Mallorca and Girona: Thoughts

After the hype from Brad Silverberg, I had high expectations from Mallorca and they were exceeded. I was impressed by the prices, the friendliness of people (especially Linus and Karsten), and how perpetually friendly the drivers were in Mallorca. The cycling was first class, and Brad was prescient in predicting that I'd get bored right around the 1 week mark. If I'd thought about the trip or planned it better I would have gotten in Cap de Formentor as well within our 6 days. Port de Soller was great if a bit touristy (but much less so than Pollenca), and we ate superbly throughout the trip.

Without similar guidance for Girona, I almost expected to be let down. For a couple of days I wondered if I should have organized a point-to-point tour instead, especially since Mike's knee was doing better and he was more able to keep up with my cycling. But as the days wore on Girona made a bigger and bigger impression on me until by the end of the trip I was starting to think that this was a place where I could retire to.

Girona had all the attributes of a city that I liked in California: lots of different riding variety with very few repeats. It even had attributes that I didn't have in the Bay Area, such as easy access to the Pyrenees (when the snow's melted) either by train or even just by riding to it, because it was so close! If you wanted an easy short tour, you could take the train over to the French border and ride back with the wind at your back (easily accomplished in 2 days, or 1 long day).

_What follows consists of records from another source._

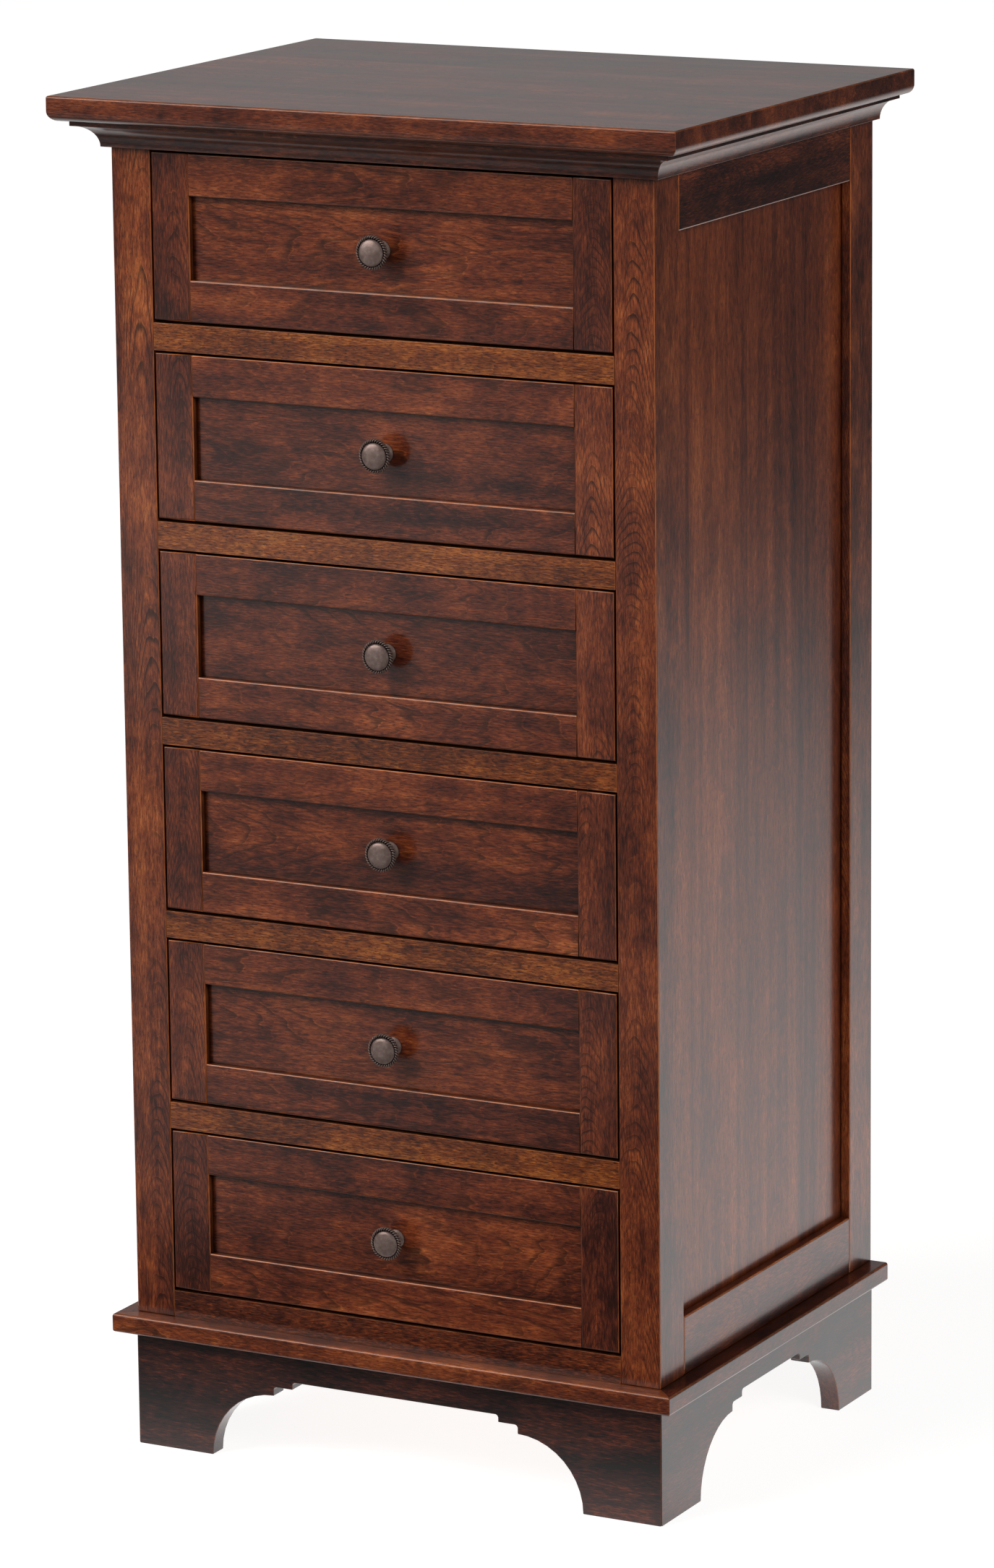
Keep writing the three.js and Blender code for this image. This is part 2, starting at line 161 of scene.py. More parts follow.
class Graph:
    """A material's node tree, with short calls for the nodes used here."""

    def __init__(self, name):
        self.material = bpy.data.materials.new(name)
        self.material.use_nodes = True
        self.tree = self.material.node_tree
        self.tree.nodes.clear()

    def node(self, kind, inputs=None, **settings):
        made = self.tree.nodes.new(kind)
        for key, value in settings.items():
            setattr(made, key, value)
        for key, value in (inputs or {}).items():
            self.feed(made.inputs[key], value)
        return made

    def feed(self, socket, value):
        if isinstance(value, bpy.types.NodeSocket):
            self.tree.links.new(value, socket)
        else:
            socket.default_value = value

    def math(self, operation, a, b=0.0, c=0.0):
        return self.node("ShaderNodeMath", {0: a, 1: b, 2: c}, operation=operation).outputs[0]

    def vector(self, operation, a, b):
        return self.node("ShaderNodeVectorMath", {0: a, 1: b}, operation=operation).outputs["Vector"]

    def combine(self, x, y, z):
        return self.node("ShaderNodeCombineXYZ", {0: x, 1: y, 2: z}).outputs[0]

    def attribute(self, name):
        made = self.node("ShaderNodeAttribute", attribute_name=name, attribute_type="OBJECT")
        return made.outputs["Fac"]

    def noise(self, place, scale, detail=2.0, offset=0.0):
        where = self.vector("MULTIPLY", place, scale)
        if offset:
            where = self.vector("ADD", where, (offset, offset * 0.7, offset * 1.3))
        made = self.node("ShaderNodeTexNoise", {"Vector": where, "Scale": 1.0, "Detail": detail})
        return made.outputs["Fac"]

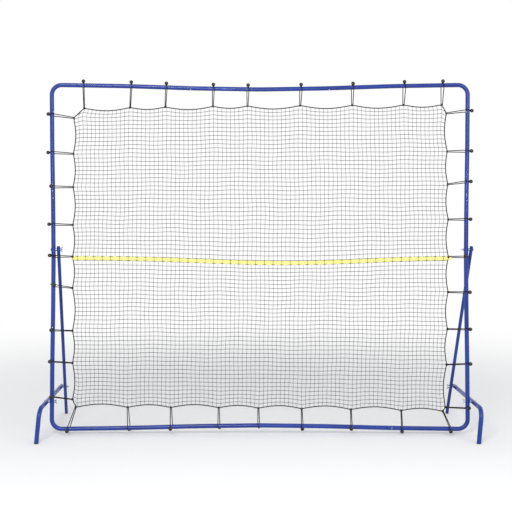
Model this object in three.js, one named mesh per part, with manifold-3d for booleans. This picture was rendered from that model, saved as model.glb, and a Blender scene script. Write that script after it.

Girona also has all the European conveniences and qualities that make Europe a far better place to live in general than the USA. The city was clean, you could walk from downtown and never need a car, and the prices were reasonable, unlikely many other places in Europe. I could definitely see myself living there for a long stay, and never getting bored of the cycling. I do not say this lightly, as I've been a Bay Area advocate for almost the entirety of my residence in the USA since 1988.

One of the big concerns for a Bay Area cyclist is that of course, the best time to visit Spain also coincides with the best time to ride in California, because their climates are so similar! On the other hand, if you've lived in the Bay Area for awhile, you've probably done all the local rides, so this is a chance to explore a new place. The climbs in Mallorca and Girona are also much more gentle than Bay Area climbs, so if you've had a difficult winter season (like I did), then it's a great place to go to get back in shape, as the number of "training camp" type bike tours on offer indicate. So I'd say you should go if you'd like something different and maybe even gentler. Non-cycling partners would have plenty to do as well, with a lot of options from cooking classes, food tours, to visiting the museums celebrating famous artists like Picasso and Dali. This trip put Spain on my map in a way that wasn't there before, and I was very glad that Brad sold it as hard as he did!

Overall, we spent $550 each on the round-trip flight to Barcelona, and $200 each on the round-trip flight to Mallorca (because we brought our own bikes). On the ground, we spent about $1000 each on hotels, and about $800 or so on food, tours, and other miscellaneous. That meant that the entire cost of the trip including flights was around $2500 per person. Scott Hess likes to make fun of me by saying that my trips aren't that cheap compared with guided tours, but for comparison, the Trek Tours charges $2000 per person for 6 night tours in Mallorca and the same for Girona without including the price of the plane ticket (though including a rental bike, so you'd have saved about $320 on the flights). So for the cost of less than one of the Trek Tours (and surprisingly enough, Trek wasn't the most expensive trip --- do a Google search and you'll discover $4000 6 day 5 night tours --- I had no idea people spent that much on cycling trips), we got 2 tours plus 3 nights in Barcelona and the misc activities, etc. Independent Cycle Touring literally saves a thousand dollars on each trip.